_Material_:

-- Begin --

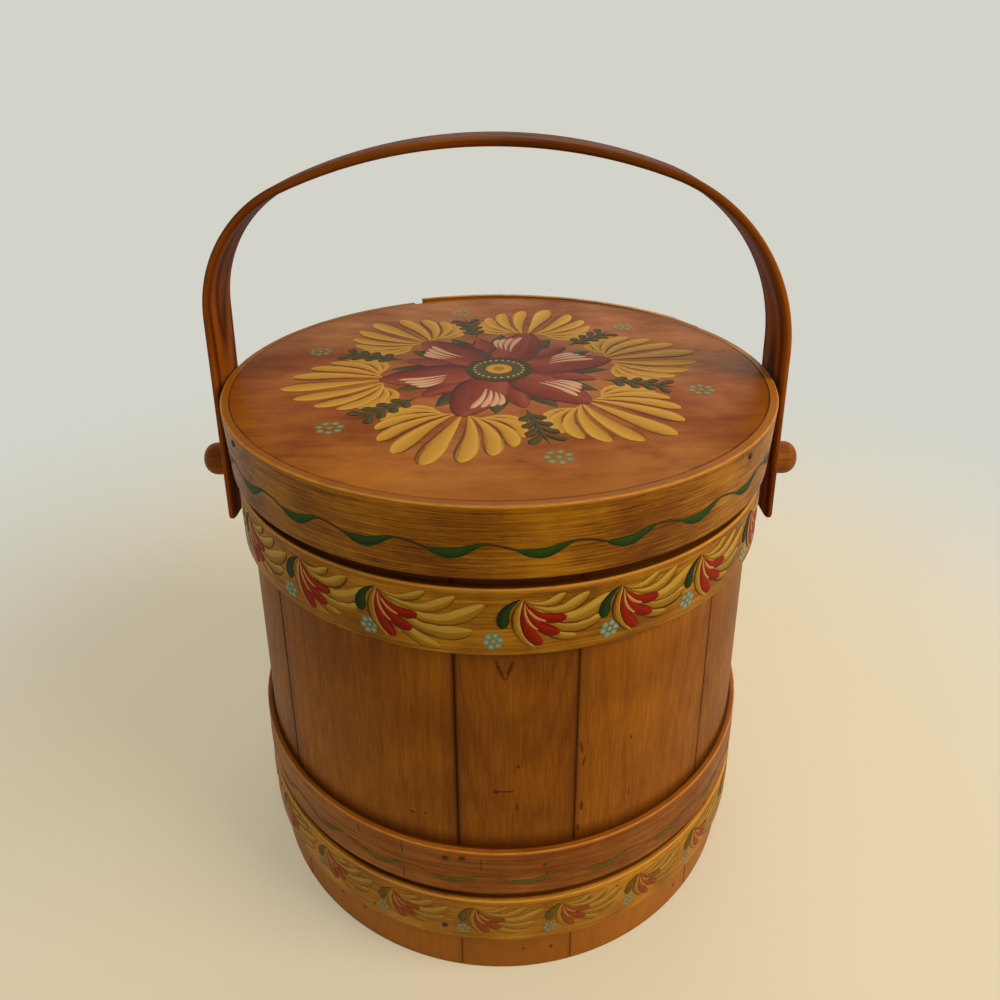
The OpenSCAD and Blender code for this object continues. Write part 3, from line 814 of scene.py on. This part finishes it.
# Angle and length of each stroke of a spray, how far it bows downwards, and its width
WING = [
    (-42, 29.0, 4.6, 6.6), (-20, 34.5, 7.4, 8.0), (-2, 36.0, 9.6, 7.6),
    (3, 26.5, 6.2, 5.8), (8, 16.5, 3.0, 4.2),
]
RED_FAN = [(-71, 23.3, 3.6, 5.2), (-48, 22.6, 3.8, 5.2), (-27, 20.0, 3.8, 4.8)]

# How many layers stand between the wood and each part of a spray
NEXT_COAT = 0.8         # from one stroke of a wing or fan to the next
OUTLINE_COAT = 3.4
LEAF_COAT = 3.6
RED_COAT = 4.2
FINE_COAT = 6.6


def floral_band(node, body, slot, sprays, root_z, size):
    """Sprays of comma strokes round a hoop: a leaf, three red strokes, a wing of plumes and a dot flower.

    Each spray is its bearing, how far its wing is drawn out, and where its flower stands beside its root."""
    ochre = Paint(f"{node}_plumes", body, slot, HOOP_OCHRE)
    red = Paint(f"{node}_red_strokes", body, slot, HOOP_RED)
    green = Paint(f"{node}_leaves", body, slot, HOOP_GREEN)
    pale = Paint(f"{node}_dots", body, slot, PALE_BLUE)
    cream = Paint(f"{node}_fine_strokes", body, slot, HOOP_CREAM)
    for bearing, reach, flower_x in sprays:
        place = on_strip(node, bearing, root_z)

        def stroke(paint, x, y, angle, length, bow, width, shape, layer):
            line = bend((x * size, y * size), angle, length * size, bow * size)
            paint.stroke(place, line, width * size, shape, layer)

        stroke(green, -0.9, -0.2, -116, 15.8, 3.2, 5.2, comma, LEAF_COAT)
        stroke(ochre, -0.3, -0.5, -77, 25.0, 4.4, 5.4, leaf, OUTLINE_COAT)
        for i, (angle, length, bow, width) in enumerate(WING):
            stroke(ochre, 1.0, -1.0, angle, length * reach, bow, width, comma, NEXT_COAT * i)
        for i, (angle, length, bow, width) in enumerate(RED_FAN):
            stroke(red, 0.5, -1.0, angle, length, bow, width, comma, RED_COAT + NEXT_COAT * i)
        for angle, length in ((-60, 19.0), (-37, 17.5)):
            stroke(cream, 0.8, -1.2, angle, length, 3.7, 1.3, leaf, FINE_COAT)
        flower = Vector((flower_x, -20.6)) * size
        for k in range(6):
            pale.dot(place, flower + unit(math.radians(60 * k + 12)) * 3.0 * size, 1.6 * size, 0, 0.14)
        pale.dot(place, flower, 1.3 * size, 0.5, 0.14)
    for paint in (ochre, red, green, pale, cream):
        paint.finish()


VINE_TROUGH = 0.05      # where a vine is lowest, as a share of one repeat
VINE_CREST = 0.46       # where it is highest


def wave(t):
    """Height of a vine from 0 to 1, at a share t of its repeat."""
    t = (t - VINE_TROUGH) % 1.0
    climb = VINE_CREST - VINE_TROUGH
    turn = t / climb if t < climb else 1 + (t - climb) / (1 - climb)
    return (1 - math.cos(math.pi * turn)) / 2


def skewed_leaf(u):
    """Width along a leaf that is thickest before its middle and ends in a long point."""
    return math.sin(math.pi * u ** 0.78) ** 1.2 if 0 < u < 1 else 0.0


def vine(node, body, slot, phase, repeats, trough_z, rise, thickness, stem):
    """A running vine: a thick leaf fills each trough and climbs, and a thin stem falls to the next."""
    leaves = Paint(f"{node}_vine", body, slot, VINE_GREEN)
    stems = Paint(f"{node}_stem", body, slot, STEM_BROWN)
    r = RIM_R if node == "lid_rim" else cone_r(trough_z) + HOOP_OUT
    pitch = 2 * math.pi * r / repeats

    def run(t0, t1):
        return lambda u: Vector((pitch * (t0 + (t1 - t0) * u), rise * wave(t0 + (t1 - t0) * u)))

    for k in range(repeats):
        bearing = phase + 360 * k / repeats
        place = on_strip(node, bearing, trough_z)
        for paint, t0, t1, width, shape in ((leaves, -0.24, 0.5, thickness, skewed_leaf),
                                            (stems, 0.42, 0.82, stem, lambda u: 1.0)):
            from_lap = (bearing + 360 * t0 / repeats - LAP_END[node]) % 360
            if from_lap + 360 * (t1 - t0) / repeats > 360:
                continue
            paint.stroke(place, run(t0, t1), width, shape, layer=int(paint is leaves),
                         steps=12, round_end=False)
    leaves.finish()
    stems.finish()


TOP_SPRAYS = [
    (-38.0, 1.0, -9.0), (-20.9, 1.25, -4.4), (4.2, 1.0, -12.4), (21.6, 1.0, -5.6), (39.5, 1.0, -8.4),
]
TOP_SPRAYS += [(39.5 + 20.2 * k, 1.0 + 0.05 * (k % 3), -8.0) for k in range(1, 14)]
BOTTOM_SPRAYS = [(-21.9 + 17.14 * k, 1.0 + 0.06 * (k * 2 % 3), -8.0) for k in range(21)]
floral_band("top_hoop", "bucket", "floral_hoop", TOP_SPRAYS, 249.6, 1.0)
floral_band("bottom_hoop", "bucket", "floral_hoop", BOTTOM_SPRAYS, 57.0, 0.86)
vine("lower_hoop", "bucket", "vine_hoop", -10.1, 24, 77.2, 4.6, 3.7, 1.0)
vine("lid_rim", "lid", "lid_rim", -8.2, 25, 272.4, 4.6, 4.7, 1.1)


LID_OCHRE = paint_material("paint_lid_ochre", [
    (0.0, "4c2608"), (0.1, "7a4a0c"), (0.2, "b07c1c"), (0.6, "be8b28"), (0.9, "ca9838"), (1.0, "a06c18"),
], wear=0.15)
LID_RED = paint_material("paint_lid_red", [
    (0.0, "3c1408"), (0.15, "6a2410"), (0.5, "7d3018"), (0.85, "8e4026"), (1.0, "6a2410")], wear=0.3)
LID_GREEN = paint_material("paint_lid_green", [
    (0.0, "2a2408"), (0.3, "3e3611"), (0.8, "4e461c"), (1.0, "3e3611")], wear=0.3)
LID_CREAM = paint_material("paint_lid_cream", [
    (0.0, "94583a"), (0.2, "c08c68"), (0.8, "cfa682"), (1.0, "c08c68")], wear=0.12)
LID_PALE = paint_material("paint_lid_pale", [
    (0.0, "565733"), (0.4, "6f7046"), (0.9, "7e8054"), (1.0, "8a8b62")])


def rosette():
    """A six-fold folk rosette: a ringed eye, twelve petals, mirrored plumes, sprigs and dot flowers."""
    ochre = Paint("lid_plumes", "lid", "lid_board", LID_OCHRE)
    red = Paint("lid_petals", "lid", "lid_board", LID_RED)
    green = Paint("lid_leaves", "lid", "lid_board", LID_GREEN)
    cream = Paint("lid_cream_strokes", "lid", "lid_board", LID_CREAM)
    pale = Paint("lid_dots", "lid", "lid_board", LID_PALE)
    centre = on_lid(ROSETTE_TURN)
    green.dot(centre, (0, 0), 16.0, 5, 0.1, 48)
    ochre.dot(centre, (0, 0), 6.4, 6.5, 0.1, 36)
    for k in range(24):
        cream.dot(centre, unit(2 * math.pi * (k + 0.5) / 24) * 11.6, 0.7, 6.5, 0.1)
    for k in range(12):
        place = on_lid(ROSETTE_TURN + 30 * k)
        green.stroke(on_lid(ROSETTE_TURN + 30 * k + 15), bend((20, 0), 0, 32.0, 0.0), 12.0, leaf, 0)
        if k % 2:
            red.stroke(place, bend((14.0, 0), 0, 33.0, 0.0), 15.5, petal, 1, steps=12)
            continue
        red.stroke(place, bend((13.0, 0), 0, 44.0, 0.0), 28.0, petal, 2, steps=14)
        for j in range(4):
            start = (23.0 + 1.6 * j, 0.8 + 2.4 * j)
            cream.stroke(place, bend(start, 2 + 5 * j, 25.0 - 3.6 * j, -1.6), 3.3, comma, 4)
    for k in range(6):
        place = on_lid(ROSETTE_TURN + 60 * k)
        ochre.stroke(place, bend((54.0, 0), 0, 47.0, 0.0), 10.4, comma, 2)
        for mirror in (1, -1):
            for j in range(5):
                start = (53.0 + 1.2 * j, mirror * (1.8 + 1.3 * j))
                angle = mirror * (15 + 16 * j)
                ochre.stroke(place, bend(start, angle, 44.0 - 5.6 * j, -mirror * (2.6 + 1.4 * j)),
                             9.2 - 0.8 * j, comma, 1.6 - 0.35 * j, flip=mirror < 0)
        between = on_lid(ROSETTE_TURN + 60 * k + 30)
        green.stroke(between, bend((49.0, 0), 0, 34.0, 0.0), 2.6, leaf, 3)
        for mirror in (1, -1):
            for j in range(4):
                green.stroke(between, bend((53.0 + 6.4 * j, 0.3 * mirror), mirror * 42, 8.4 + 0.9 * j,
                                           mirror * 1.2), 4.2, comma, 3.3)
        flower = Vector((94.0, 0))
        for j in range(7):
            pale.dot(between, flower + unit(2 * math.pi * j / 7) * 4.4, 1.7, 0, 0.12)
        pale.dot(between, flower, 1.5, 0, 0.12)
    for paint in (ochre, red, green, cream, pale):
        paint.finish()


rosette()


# Camera, lights and floor

BACKDROP = "d3d3ca"
AMBIENT = 0.46
FLOOR_R = 9.0
CAMERA_AT = Vector((3.3, -375.4, 434.9)) * MM
CAMERA_DOWN = 30.61     # degrees below level
CAMERA_LEFT = 0.49      # degrees turned to the left
CAMERA_ROLL = -0.37
CAMERA_LENS = 26.64


def camera():
    """The photograph's view."""
    data = bpy.data.cameras.new("camera")
    data.sensor_width = 36.0
    data.lens = CAMERA_LENS
    made = new_object("camera", data)
    turn = Matrix.Rotation(math.radians(CAMERA_LEFT), 4, "Z")
    tilt = Matrix.Rotation(math.radians(90 - CAMERA_DOWN), 4, "X")
    roll = Matrix.Rotation(math.radians(CAMERA_ROLL), 4, "Z")
    made.matrix_world = Matrix.Translation(CAMERA_AT) @ turn @ tilt @ roll
    bpy.context.scene.camera = made


def lamp(name, place, size, power, colour):
    """A soft square lamp that faces the middle of the object."""
    data = bpy.data.lights.new(name, "AREA")
    data.size = size
    data.energy = power
    data.color = rgb(colour)[:3]
    made = new_object(name, data)
    made.location = place
    made.rotation_euler = (Vector((0, 0, 0.18)) - Vector(place)).to_track_quat("-Z", "Y").to_euler()


def seen_rays(tree):
    """1 for rays that show a surface as it is, 0 for rays that gather its light."""
    rays = tree.nodes.new("ShaderNodeLightPath")
    total = rays.outputs["Is Camera Ray"]
    for name in ("Is Glossy Ray", "Is Transmission Ray"):
        add = tree.nodes.new("ShaderNodeMath")
        add.operation = "ADD"
        add.use_clamp = True
        tree.links.new(total, add.inputs[0])
        tree.links.new(rays.outputs[name], add.inputs[1])
        total = add.outputs[0]
    return total


def world():
    made = bpy.data.worlds.new("studio")
    bpy.context.scene.world = made
    made.use_nodes = True
    tree = made.node_tree
    tree.nodes.clear()
    light = tree.nodes.new("ShaderNodeBackground")
    light.inputs["Color"].default_value = rgb("f4f1ea")
    light.inputs["Strength"].default_value = AMBIENT
    backdrop = tree.nodes.new("ShaderNodeBackground")
    backdrop.inputs["Color"].default_value = rgb(BACKDROP)
    mix = tree.nodes.new("ShaderNodeMixShader")
    tree.links.new(seen_rays(tree), mix.inputs[0])
    tree.links.new(light.outputs[0], mix.inputs[1])
    tree.links.new(backdrop.outputs[0], mix.inputs[2])
    output = tree.nodes.new("ShaderNodeOutputWorld")
    tree.links.new(mix.outputs[0], output.inputs[0])


def floor():
    """A plain pale floor whose warm colour fades into the backdrop away from the object."""
    mesh = bmesh.new()
    bmesh.ops.create_circle(mesh, cap_ends=True, segments=96, radius=FLOOR_R)
    data = bpy.data.meshes.new("floor")
    mesh.to_mesh(data)
    mesh.free()
    s = Shader("floor")
    x, y, _ = flat_coords(s)
    reach = s.math("SQRT", s.add(s.times(x, x), s.times(y, y)))
    colour = s.mix(s.step(reach, 200.0, 700.0), rgb("dfceac"), rgb(BACKDROP))
    ground = s.node("ShaderNodeBsdfPrincipled", {
        "Base Color": colour, "Roughness": 0.85, "Specular IOR Level": 0.2,
    })
    seen = seen_rays(s.tree)
    pale = s.node("ShaderNodeEmission", {"Color": rgb("e8dfc1"), "Strength": 1.0})
    near = s.node("ShaderNodeMixShader", {0: s.times(seen, 0.34), 1: ground.outputs[0], 2: pale.outputs[0]})
    far = s.node("ShaderNodeEmission", {"Color": rgb(BACKDROP), "Strength": 1.0})
    fade = s.times(s.step(reach, 330.0, 900.0), seen)
    mix = s.node("ShaderNodeMixShader", {0: fade, 1: near.outputs[0], 2: far.outputs[0]})
    s.node("ShaderNodeOutputMaterial", {0: mix.outputs[0]})
    data.materials.append(s.material)
    new_object("floor", data)


camera()
lamp("key", (1.5, -0.6, 1.45), 1.1, 34.0, "fff0da")
lamp("fill", (-1.5, -0.8, 1.1), 1.5, 3.0, "e8eaee")
lamp("back", (0.3, 1.5, 1.5), 1.4, 8.0, "fbf6ee")
world()
floor()
bpy.context.scene.view_settings.view_transform = "Standard"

-- End --

_What is needed_:
Which lines contain "scene"? Copy each of them.

_Written reply_:
The OpenSCAD and Blender code for this object continues. Write part 3, from line 814 of scene.py on. This part finishes it.
    bpy.context.scene.camera = made
    bpy.context.scene.world = made
bpy.context.scene.view_settings.view_transform = "Standard"